A way of getting a zero mean function out of this without modifying the set of boxes would be to subtract the mean of the restriction of $f$ to the union of the boxes. Here the union of boxes has measure 5 and the average of $f$ restricted to the union is $9/5$. So, if we do this subtraction business we get $$ f-\frac95\,\chi_{[1,2]\cup[4,8]}=-\frac45\,\chi_{[1,2]}+\frac15\,\chi_{[4,8]}. $$ The reason I think that this latter way of killing the DC-component is bad is that this changes the relative order of the components. The OOMP output marked the box $[1,2]$ as having something above the 'background'. If we subtract a constant only in the union of the boxes, then this box gets a negative sign indicating a level below the background. This is what I meant by saying that the quality of the approximation is now worse: In the computer vision paper the two boxes could in function $f$ mean that those two regions are both noted for being lighter than the surroundings. If the DC-component is removed by subtracting a constant function with support = the union of the boxes, then after this subtraction one of the original lighter regions is now hit with a negative number, and would be interpreted as darker than the surroundings. Ideally we might want the box generation algorithm itself to mark off both darker and lighter regions.

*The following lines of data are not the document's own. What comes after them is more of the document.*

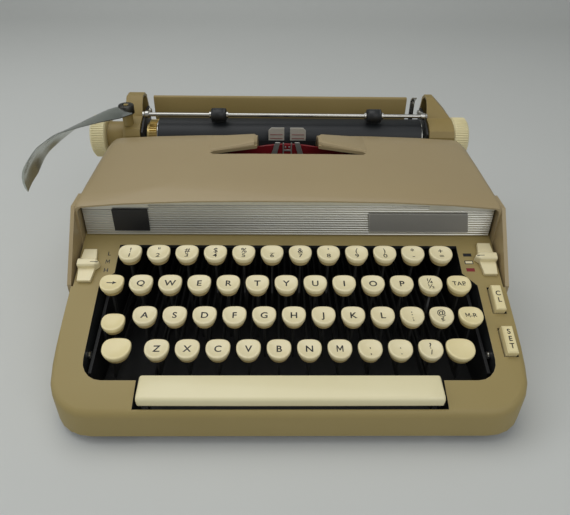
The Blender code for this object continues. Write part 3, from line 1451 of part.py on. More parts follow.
def return_lever():
    """Curved, twisted blade on a hub; it sweeps forward beside the cover."""
    base = POST_TOP + FIT
    centre = (POST_X, POST_Y)
    hub = rod("z", base, base + LEVER_HUB_HEIGHT - FIT, centre, LEVER_HUB_RADIUS, 20)
    height = base + LEVER_HUB_HEIGHT / 2
    sections = []
    for index in range(BLADE_STEPS + 1):
        share = index / BLADE_STEPS
        sweep = math.sin(min(share / 0.55, 1.0) * math.pi / 2)
        x = POST_X - BLADE_REACH * sweep
        y = POST_Y - BLADE_LENGTH * share ** 1.25
        lift = BLADE_RISE * math.sin(share * math.pi) * 0.4
        twist = math.radians(25) + math.radians(60) * min(share / 0.6, 1.0)
        width = BLADE_WIDTH * (0.6 + 0.4 * min(share / 0.25, 1.0)) + (BLADE_TIP_WIDTH - BLADE_WIDTH) * share
        heading = Vector((-math.cos(sweep * math.pi / 2), -1.2 * share - 0.1, 0)).normalized()
        beside = Vector((-heading.y, heading.x, 0))
        across = beside * math.cos(twist) + Vector((0, 0, 1)) * math.sin(twist)
        normal = heading.cross(across)
        middle = Vector((x, y, height + lift))
        sections.append([
            middle + across * (side * width / 2) + normal * (face * BLADE_THICKNESS / 2)
            for side, face in ((-1, -1), (1, -1), (1, 1), (-1, 1))
        ])
    pin_hole = rod("z", base - OVERRUN, base + LEVER_HUB_HEIGHT + OVERRUN, centre, POST_PIN + FIT, ROD_SIDES)
    return cut(union(hub, loft(sections)), pin_hole)


# Controls on the arms


def slider(x, y):
    """Cream slider: a pad with a wedge-shaped ridge and a stem through its slot."""
    along, upward = slope_axes()
    half = TOUCH_LENGTH / 2
    side = Vector((TOUCH_WIDTH / 2, 0, 0))
    middle = Vector((x, y, deck_height(y)))
    profile = (
        (-half, FIT),
        (half, FIT),
        (half, TOUCH_PAD),
        (half / 3, TOUCH_PAD),
        (half / 5, TOUCH_RIDGE),
        (-half / 5, TOUCH_RIDGE),
        (-half / 3, TOUCH_PAD),
        (-half, TOUCH_PAD),
    )
    rings = [
        [middle + side * sign + along * reach + upward * rise for reach, rise in profile]
        for sign in (-1, 1)
    ]
    stem = slope_block(x, y, TOUCH_STEM, TOUCH_STEM, -ARM_KEY_DEPTH, TOUCH_PAD / 2)
    return union(loft(rings), stem)


def arm_key(x, y):
    """Small oblong key that stands in its slot."""
    along, upward = slope_axes()
    middle = Vector((x, y, deck_height(y)))
    rings = []
    for rise, inset in (
        (-ARM_KEY_DEPTH, 0),
        (ARM_KEY_RISE - ARM_KEY_EDGE, 0),
        (ARM_KEY_RISE, ARM_KEY_EDGE),
    ):
        wide = ARM_KEY_WIDTH / 2 - inset
        long = ARM_KEY_LENGTH / 2 - inset
        corners = ((-wide, -long), (wide, -long), (wide, long), (-wide, long))
        rings.append([middle + Vector((dx, 0, 0)) + along * dy + upward * rise for dx, dy in corners])
    return loft(rings)


def build_fixed(root):
    """Pieces that stay still on the base."""
    add_piece(root, "base_frame", base_frame(), DARK_STEEL)
    add_piece(root, "lower_housing", lower_housing(), TAN)
    add_piece(root, "trim_strip", trim_strip(), BRUSHED_ALUMINIUM)
    add_piece(root, "carriage_rail", carriage_rail(), BRIGHT_STEEL)
    add_piece(root, "type_guard", type_guard(), RED_PAINT)
    add_piece(root, "card_guides", card_guides(), CLEAR_PLASTIC)
    add_piece(root, "ribbon", ribbon(), BLACK_INK)


def build_keyboard(root):
    """Every key, the space bar and the controls on the arms."""
    rod_place = (0, ROD_Y, LEVER_BOTTOM)
    add_letter_keys(root)
    add_piece(root, "figure_keys", figure_keys(), CREAM, rod_place)
    add_piece(root, "space_bar", space_bar(), PALE_CREAM, rod_place)
    add_piece(root, "shift_keys", shift_keys(), PALE_CREAM, (0, SHIFT_SHAFT_Y, LEVER_BOTTOM))
    add_piece(root, "shift_lock_key", shift_lock(), PALE_CREAM, rod_place)
    side_key_y = Q_ROW * ROW_DEPTH
    side_keys = (
        ("backspace_key", KEYBOARD_X - SIDE_KEY_X, side_key_y, key_top(Q_ROW)),
        ("tab_key", KEYBOARD_X + SIDE_KEY_X, side_key_y, key_top(Q_ROW)),
        ("margin_release_key", KEYBOARD_X + MARGIN_KEY_X, A_ROW * ROW_DEPTH, key_top(A_ROW)),
    )
    for name, x, y, top in side_keys:
        add_piece(root, name, key(x, y, top), CREAM, (x, ROD_Y, LEVER_BOTTOM))
    sliders = (("touch_lever", -TOUCH_X, TOUCH_Y), ("ribbon_selector", SELECTOR_X, SELECTOR_Y))
    for name, x, y in sliders:
        add_piece(root, name, slider(x, y), CREAM, (x, y, deck_height(y)))
    arm_keys = (("tab_clear_key", CLEAR_X, CLEAR_Y), ("tab_set_key", SET_X, SET_Y))
    for name, x, y in arm_keys:
        add_piece(root, name, arm_key(x, y), CREAM, (x, y, deck_height(y)))


def build_mechanism(root):
    """Cover, basket, vibrator and spools."""
    add_piece(root, "top_cover", top_cover(), TAN, (0, HINGE_Y, HINGE_Z))
    add_piece(root, "typebar_basket", typebar_basket(), BRIGHT_STEEL, (0, BASKET_Y, BASKET_Z))
    add_piece(root, "ribbon_vibrator", ribbon_vibrator(), BRIGHT_STEEL, (0, GUARD_Y, VIBRATOR_BOTTOM))
    right_spool = spool()
    add_piece(root, "ribbon_spool_left", mirrored(right_spool), BRIGHT_STEEL, (-SPOOL_X, SPOOL_Y, SPOOL_BOTTOM))
    add_piece(root, "ribbon_spool_right", right_spool, BRIGHT_STEEL, (SPOOL_X, SPOOL_Y, SPOOL_BOTTOM))


def build_carriage(root):
    """Carriage with everything that rides on it."""
    axle = (0, PLATEN_Y, PLATEN_Z)
    slide_place = (0, RAIL_FRONT_Y, RAIL_TOP)
    add_piece(root, "carriage_frame", carriage_frame(), DARK_STEEL, slide_place)
    add_piece(root, "paper_table", paper_table(), BRONZE_PAINT, slide_place)
    add_piece(root, "end_cover_left", end_cover_left(), BRONZE_PAINT, slide_place)
    add_piece(root, "end_cover_right", end_cover_right(), BRONZE_PAINT, slide_place)
    add_piece(root, "platen", platen(), BLACK_RUBBER, axle)
    add_piece(root, "line_space_wheel", line_space_wheel(), GOLD_METAL, axle)
    add_piece(root, "platen_knob_left", knob(left_knob_x(), 1), PALE_CREAM, axle)
    add_piece(root, "platen_knob_right", knob(right_knob_x(), -1), PALE_CREAM, axle)
    add_piece(root, "paper_bail", paper_bail(), BRIGHT_STEEL, (0, BAIL_PIVOT_Y, BAIL_PIVOT_Z))
    add_piece(root, "paper_release_lever", release_lever(), BRIGHT_STEEL, (RELEASE_X, RELEASE_Y, slide_top()))
    add_piece(root, "return_lever", return_lever(), BRIGHT_STEEL, (POST_X, POST_Y, POST_TOP))


def stand_on_origin(root):
    """Move the whole machine so that the middle of its footprint is the origin."""
    bpy.context.view_layer.update()
    corners = [
        piece.matrix_world @ Vector(corner) for piece in root.children for corner in piece.bound_box
    ]
    lows = [min(corner[axis] for corner in corners) for axis in range(3)]
    highs = [max(corner[axis] for corner in corners) for axis in range(3)]
    root.location = (-(lows[0] + highs[0]) / 2, -(lows[1] + highs[1]) / 2, -lows[2])
    bpy.context.view_layer.update()


def main():
    """Build the typewriter in an empty scene."""
    for piece in list(bpy.data.objects):
        bpy.data.objects.remove(piece, do_unlink=True)
    root = bpy.data.objects.new("typewriter", None)
    bpy.context.scene.collection.objects.link(root)
    build_fixed(root)
    build_keyboard(root)
    build_mechanism(root)
    build_carriage(root)
    stand_on_origin(root)


main()
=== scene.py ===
import json
import logging
import math
from collections.abc import Sequence
from dataclasses import dataclass
from enum import Enum

import bmesh
import bpy
from mathutils import Matrix, Vector

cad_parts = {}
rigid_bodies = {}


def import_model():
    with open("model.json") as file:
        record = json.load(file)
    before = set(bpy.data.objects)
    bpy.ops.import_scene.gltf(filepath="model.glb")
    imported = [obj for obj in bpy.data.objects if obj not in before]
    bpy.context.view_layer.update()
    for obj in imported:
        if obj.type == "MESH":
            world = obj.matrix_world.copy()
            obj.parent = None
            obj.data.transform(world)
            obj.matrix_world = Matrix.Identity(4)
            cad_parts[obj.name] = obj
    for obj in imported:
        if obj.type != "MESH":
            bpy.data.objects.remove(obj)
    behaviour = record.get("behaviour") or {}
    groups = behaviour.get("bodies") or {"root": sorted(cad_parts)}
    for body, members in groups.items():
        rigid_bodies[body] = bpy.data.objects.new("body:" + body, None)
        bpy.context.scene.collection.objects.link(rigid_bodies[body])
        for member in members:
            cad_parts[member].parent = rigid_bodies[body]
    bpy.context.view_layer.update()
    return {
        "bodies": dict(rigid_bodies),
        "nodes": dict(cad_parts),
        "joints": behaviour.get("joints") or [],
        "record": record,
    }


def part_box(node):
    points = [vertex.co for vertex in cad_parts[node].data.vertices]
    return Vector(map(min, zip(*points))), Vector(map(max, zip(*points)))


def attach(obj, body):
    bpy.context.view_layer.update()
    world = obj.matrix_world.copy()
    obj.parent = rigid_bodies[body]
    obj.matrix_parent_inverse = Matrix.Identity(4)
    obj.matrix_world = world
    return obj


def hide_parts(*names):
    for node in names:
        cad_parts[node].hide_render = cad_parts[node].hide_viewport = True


LOG = logging.getLogger("typewriter")
MM = 0.001
# Place along y of the rail's front face, and the legend that stands for a drawn arrow
RAIL_FRONT = 214
ARROW = "arrow"


def linear(code: str) -> tuple[float, float, float, float]:
    """Return the scene-linear colour of an sRGB hex code.

    Args:
        code: Six-digit hex code with its hash sign.

    Returns:
        Red, green, blue and alpha.
    """
    channels = [int(code[place : place + 2], 16) / 255 for place in (1, 3, 5)]
    red, green, blue = (
        value / 12.92 if value <= 0.04045 else ((value + 0.055) / 1.055) ** 2.4
        for value in channels
    )
    return red, green, blue, 1.0


def add_node(tree: bpy.types.NodeTree, kind: str, settings: dict, inputs: dict) -> bpy.types.Node:
    """Add a node to a tree.

    Args:
        tree: The tree that takes the node.
        kind: Blender's name of the node type.
        settings: Property values by name.
        inputs: A value or an output socket to link, by socket name or number.

    Returns:
        The new node.
    """
    node = tree.nodes.new(kind)
    for name, value in settings.items():
        setattr(node, name, value)
    for socket, value in inputs.items():
        if isinstance(value, bpy.types.NodeSocket):
            tree.links.new(value, node.inputs[socket])
        else:
            node.inputs[socket].default_value = value
    return node


@dataclass(frozen=True)
class Surface:
    """Fine pattern of a finish.

    Attributes:
        grain: Size of a grain in mm.
        stretch: Stretch of the grain along x, y and z.
        relief: Height of the grain in mm.
    """

    grain: float
    stretch: tuple[float, float, float]
    relief: float


class Texture(Enum):
    """How a finish breaks up the light."""

    PEEL = Surface(0.8, (1, 1, 1), 0.010)
    MOULDED = Surface(0.5, (1, 1, 1), 0.004)
    BRUSHED = Surface(0.12, (60, 1, 1), 0.004)
    POLISHED = Surface(6.0, (1, 1, 1), 0.004)
    GROUND = Surface(0.4, (1, 4, 1), 0.008)
    RUBBER = Surface(0.3, (1, 1, 1), 0.010)
    WOVEN = Surface(0.35, (1, 1, 1), 0.030)


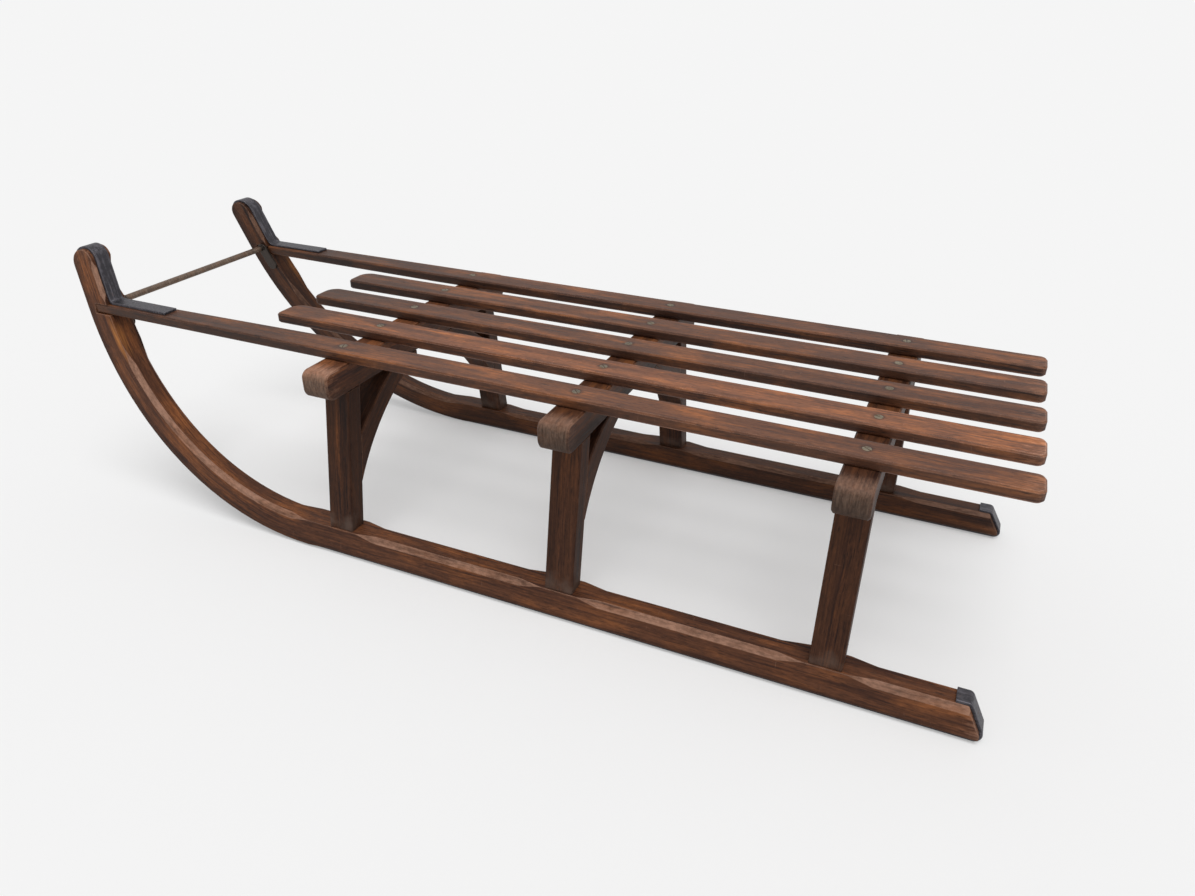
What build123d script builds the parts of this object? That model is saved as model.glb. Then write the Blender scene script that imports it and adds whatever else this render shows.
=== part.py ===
from build123d import *
import math
import os

# A wooden sled of the Davos pattern: two bent runners shod with strap iron, three pairs of
# leaning posts, three crossbars, curved braces and a seat of five long slats.
# Millimetres. +X is forward, towards the horns, +Y is left and +Z is up. Stations along the
# sled are set out from a line near the middle crossbar. The finished pieces are moved so that
# the origin is on the floor, midway along the whole length and midway between the runners.

# Stance of the two side frames
lean_deg = 9.0
outer_y_floor = 192.0

# Runners: bent ash bars with upright horns in front
runner_wide = 28.0
runner_deep = 31.5
runner_heel_x = -428.0
heel_slope_deg = 62.0
heel_tip_round = 5.0
heel_top_round = 2.5
bend_start_x = 328.0
bend_radius = 344.0
bend_deg = 73.0
horn_length = 50.0
top_chamfer = 4.8
heel_chamfer_run_in = 1.0
bend_chamfer_share = 0.86
chamfer_run_out = 26.0
chamfer_land = 4.0
belly_chamfer = 2.6
horn_chamfer = 4.0
horn_chamfer_run_out = 9.0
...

Here's the general formula that I used in the striked example (the latter, `suspicious' version, where no changes to the boxes are done). Let $\chi_{E_i}$ be the characteristic function of box $b_i$. Then the integral of $f$ over the union of the boxes is $\int f=\sum_i \alpha_i m(E_i),$ where $m(E_i)$ is the measure of the box $b_i$. A weighted measure of the union (=overlapping counted many times) is $m=\sum_i m(E_i)$. Then the function $$ \tilde{f}=\sum_i(\alpha_i-\frac{\int f}m)b_i $$ has zero mean. This you can then normalize to have unit $L^2$-norm in the usual way. Note you need to first replace $f$ with $\tilde{f}$ and then normalize. Not the other way around, because the $L^2$-norm goes down, when passing from $f$ to $\tilde{f}$. OTOH scaling the norm scales the mean value, so it won't reproduce a DC-component, if one didn't exist.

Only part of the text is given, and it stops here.